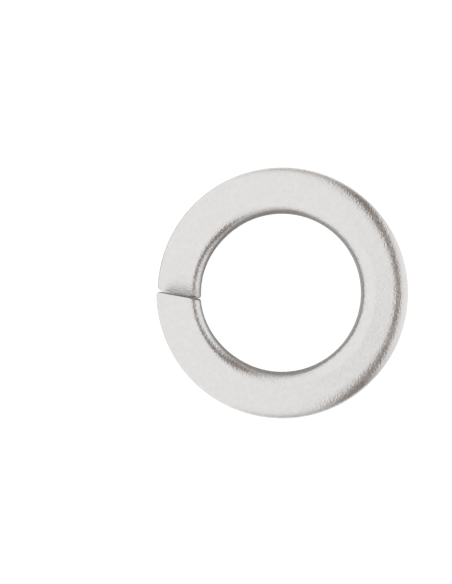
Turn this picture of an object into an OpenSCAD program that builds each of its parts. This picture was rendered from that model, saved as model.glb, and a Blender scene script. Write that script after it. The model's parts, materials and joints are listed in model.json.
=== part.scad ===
// Helical spring lock washer with plain ends, for a 24 mm bolt.
//
// It is one turn of keystone wire, coiled left-handed so that its ends bite when a
// right-hand thread starts to undo. Z is the axis of the bolt, the lower end touches
// z = 0, and the cut between the two ends is on the -X side. Counterclockwise from
// the cut, seen from above, the coil starts high and sinks by the rise in one turn.

/* [Bore and band] */
// Bore of the washer, a clearance fit on the bolt
bore_d = 24.5; // [16:0.1:60]
// Width of the band, from the bore to the outer wall
band_w = 7; // [4:0.1:14]

/* [Section] */
// Thickness at the outer wall, where coiling stretches the wire
outer_t = 4.6; // [2.5:0.1:8]
// Thickness at the bore, where coiling squeezes the wire
inner_t = 5.6; // [2.5:0.1:9]
// Width of the upper outer edge, which tumbling rounds the most
shoulder_w = 2.5; // [0.5:0.1:5]
// Height of the upper outer edge
shoulder_h = 1.2; // [0.3:0.1:3]
// Width of the upper edge at the bore
bore_edge_w = 1.9; // [0.5:0.1:4]
// Height of the upper edge at the bore
bore_edge_h = 1.4; // [0.3:0.1:3]
// Radius of the two lower corners
corner_r = 0.8; // [0.3:0.05:1.5]

/* [Coil] */
// Height that one full turn climbs, which the bolt presses flat
rise = 4.9; // [1:0.1:12]

/* [Ends] */
// Turn of the cut away from the radius, measured at mid band
cut_angle = 12; // [0:1:25]
// Lean of the cut away from the axis
cut_lean = 3; // [0:0.5:8]
// Clearance between the two parallel ends, measured level
end_gap = 0.06; // [0.05:0.01:2]
// Rounding of the ends' corners at the outer wall, seen from above
end_outer_r = 0.5; // [0.1:0.05:1.5]
// Rounding of the ends' corners at the bore, seen from above
end_inner_r = 0.35; // [0.1:0.05:1.5]

/* [Hidden] */

bore_r = bore_d / 2;
outer_r = bore_r + band_w;
mid_r = bore_r + band_w / 2;

// Degrees in the angle whose arc is as long as its radius
deg = 180 / PI;

// No edge takes more than these shares of the section's width and of the thinner wall
width_share = 0.45;
height_share = 0.35;
max_h = height_share * min(inner_t, outer_t);
// Each edge is a quarter of a superellipse: its width, height, power and steps. Power 2
// makes an ellipse, and less makes it blunter
shoulder = [shoulder_w, min(shoulder_h, max_h), 1.8, 7];
bore_edge = [bore_edge_w, min(bore_edge_h, max_h), 1.55, 7];
low_edge = [corner_r, min(corner_r, max_h), 2, 5];

// The coiled blank stands proud of both walls by this much, and they are turned off it
stock = 0.05;

// Distance between the planes of the two ends. The lean brings the ends closer by its
// share of the rise
open_w = end_gap + rise * tan(cut_lean);
// Angle left open at mid band, which keeps the two planes parallel
open_angle = cut_angle - asin(sin(cut_angle) - open_w / mid_r);
coil_angle = 360 - open_angle;
// The cut crosses mid band on the -X side, half the opening to each side of it
start_angle = 180 + open_angle / 2;

// Half the thickness between the flanks at radius r
function half_t(r) = (inner_t + (outer_t - inner_t) * (r - bore_r) / band_w) / 2;

function reversed(list) = [for (k = [len(list) - 1 : -1 : 0]) list[k]];
function mirrored(list) = [for (p = list) [p.x, -p.y]];

// Rounded edge of the section as [r, z] points, from the upper flank round to the wall
// and on into the stock. out is 1 at the outer wall and -1 at the bore, and room is the
// most width that the edge can take.
function rounded(wall_r, out, edge, room) =
    let (w = min(edge[0], room), h = edge[1], power = 2 / edge[2], steps = edge[3],
         arc = [for (k = [0 : steps - 1])
                   let (a = 90 * k / steps, r = wall_r - out * w * (1 - pow(sin(a), power)))
                   [r, half_t(r) - h * (1 - pow(cos(a), power))]],
         foot = half_t(wall_r) - h,
         last = arc[steps - 1],
         slope = (foot - last.y) / (wall_r - last.x))
    concat(arc, [[wall_r + out * stock, max(foot + out * slope * stock, foot / 2)]]);

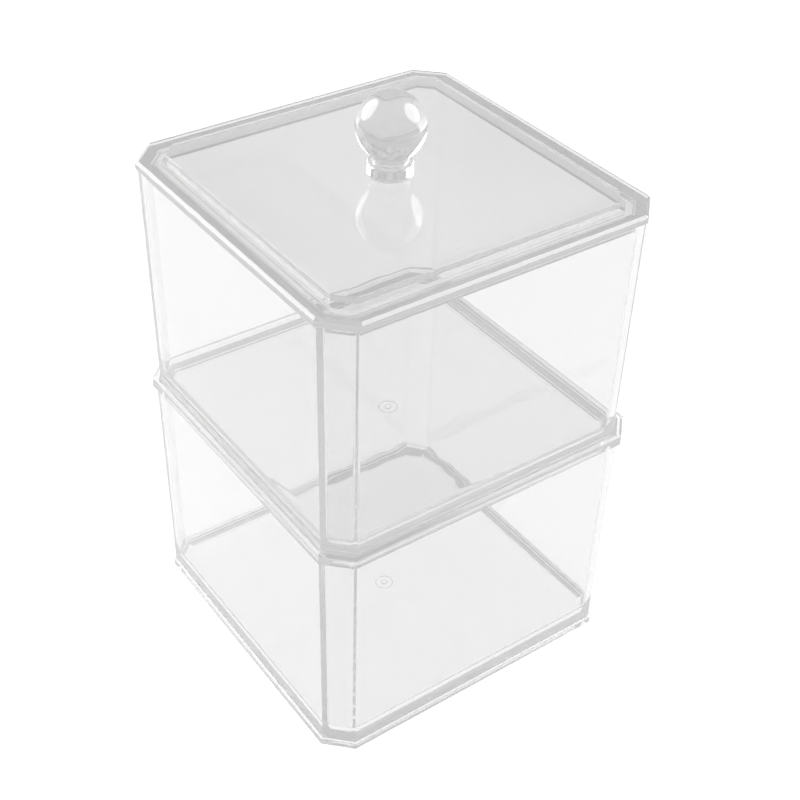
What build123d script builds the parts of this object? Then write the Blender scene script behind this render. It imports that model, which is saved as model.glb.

※

* _SET EXERCISE_
Extract the listing in its entirety and repeat it exactly.

* _WRITTEN RESPONSE_
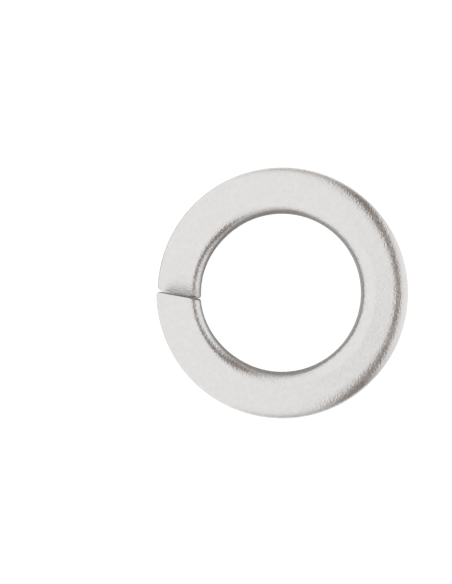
Turn this picture of an object into an OpenSCAD program that builds each of its parts. This picture was rendered from that model, saved as model.glb, and a Blender scene script. Write that script after it. The model's parts, materials and joints are listed in model.json.
=== part.scad ===
// Helical spring lock washer with plain ends, for a 24 mm bolt.
//
// It is one turn of keystone wire, coiled left-handed so that its ends bite when a
// right-hand thread starts to undo. Z is the axis of the bolt, the lower end touches
// z = 0, and the cut between the two ends is on the -X side. Counterclockwise from
// the cut, seen from above, the coil starts high and sinks by the rise in one turn.

/* [Bore and band] */
// Bore of the washer, a clearance fit on the bolt
bore_d = 24.5; // [16:0.1:60]
// Width of the band, from the bore to the outer wall
band_w = 7; // [4:0.1:14]

/* [Section] */
// Thickness at the outer wall, where coiling stretches the wire
outer_t = 4.6; // [2.5:0.1:8]
// Thickness at the bore, where coiling squeezes the wire
inner_t = 5.6; // [2.5:0.1:9]
// Width of the upper outer edge, which tumbling rounds the most
shoulder_w = 2.5; // [0.5:0.1:5]
// Height of the upper outer edge
shoulder_h = 1.2; // [0.3:0.1:3]
// Width of the upper edge at the bore
bore_edge_w = 1.9; // [0.5:0.1:4]
// Height of the upper edge at the bore
bore_edge_h = 1.4; // [0.3:0.1:3]
// Radius of the two lower corners
corner_r = 0.8; // [0.3:0.05:1.5]

/* [Coil] */
// Height that one full turn climbs, which the bolt presses flat
rise = 4.9; // [1:0.1:12]

/* [Ends] */
// Turn of the cut away from the radius, measured at mid band
cut_angle = 12; // [0:1:25]
// Lean of the cut away from the axis
cut_lean = 3; // [0:0.5:8]
// Clearance between the two parallel ends, measured level
end_gap = 0.06; // [0.05:0.01:2]
// Rounding of the ends' corners at the outer wall, seen from above
end_outer_r = 0.5; // [0.1:0.05:1.5]
// Rounding of the ends' corners at the bore, seen from above
end_inner_r = 0.35; // [0.1:0.05:1.5]

/* [Hidden] */

bore_r = bore_d / 2;
outer_r = bore_r + band_w;
mid_r = bore_r + band_w / 2;

// Degrees in the angle whose arc is as long as its radius
deg = 180 / PI;

// No edge takes more than these shares of the section's width and of the thinner wall
width_share = 0.45;
height_share = 0.35;
max_h = height_share * min(inner_t, outer_t);
// Each edge is a quarter of a superellipse: its width, height, power and steps. Power 2
// makes an ellipse, and less makes it blunter
shoulder = [shoulder_w, min(shoulder_h, max_h), 1.8, 7];
bore_edge = [bore_edge_w, min(bore_edge_h, max_h), 1.55, 7];
low_edge = [corner_r, min(corner_r, max_h), 2, 5];

// The coiled blank stands proud of both walls by this much, and they are turned off it
stock = 0.05;

// Distance between the planes of the two ends. The lean brings the ends closer by its
// share of the rise
open_w = end_gap + rise * tan(cut_lean);
// Angle left open at mid band, which keeps the two planes parallel
open_angle = cut_angle - asin(sin(cut_angle) - open_w / mid_r);
coil_angle = 360 - open_angle;
// The cut crosses mid band on the -X side, half the opening to each side of it
start_angle = 180 + open_angle / 2;

// Half the thickness between the flanks at radius r
function half_t(r) = (inner_t + (outer_t - inner_t) * (r - bore_r) / band_w) / 2;

function reversed(list) = [for (k = [len(list) - 1 : -1 : 0]) list[k]];
function mirrored(list) = [for (p = list) [p.x, -p.y]];

// Rounded edge of the section as [r, z] points, from the upper flank round to the wall
// and on into the stock. out is 1 at the outer wall and -1 at the bore, and room is the
// most width that the edge can take.
function rounded(wall_r, out, edge, room) =
    let (w = min(edge[0], room), h = edge[1], power = 2 / edge[2], steps = edge[3],
         arc = [for (k = [0 : steps - 1])
                   let (a = 90 * k / steps, r = wall_r - out * w * (1 - pow(sin(a), power)))
                   [r, half_t(r) - h * (1 - pow(cos(a), power))]],
         foot = half_t(wall_r) - h,
         last = arc[steps - 1],
         slope = (foot - last.y) / (wall_r - last.x))
    concat(arc, [[wall_r + out * stock, max(foot + out * slope * stock, foot / 2)]]);

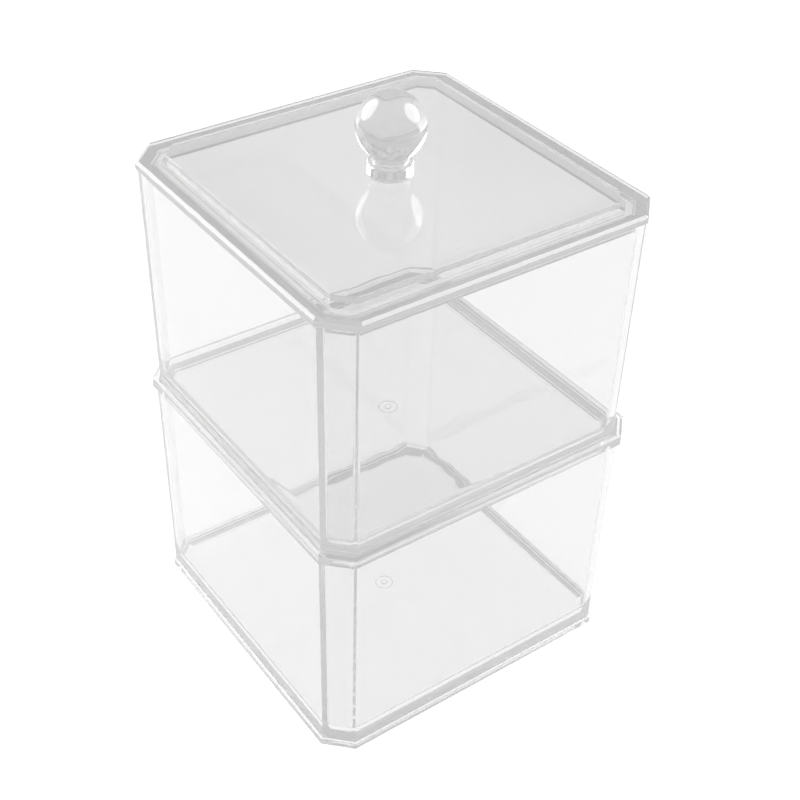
What build123d script builds the parts of this object? Then write the Blender scene script behind this render. It imports that model, which is saved as model.glb.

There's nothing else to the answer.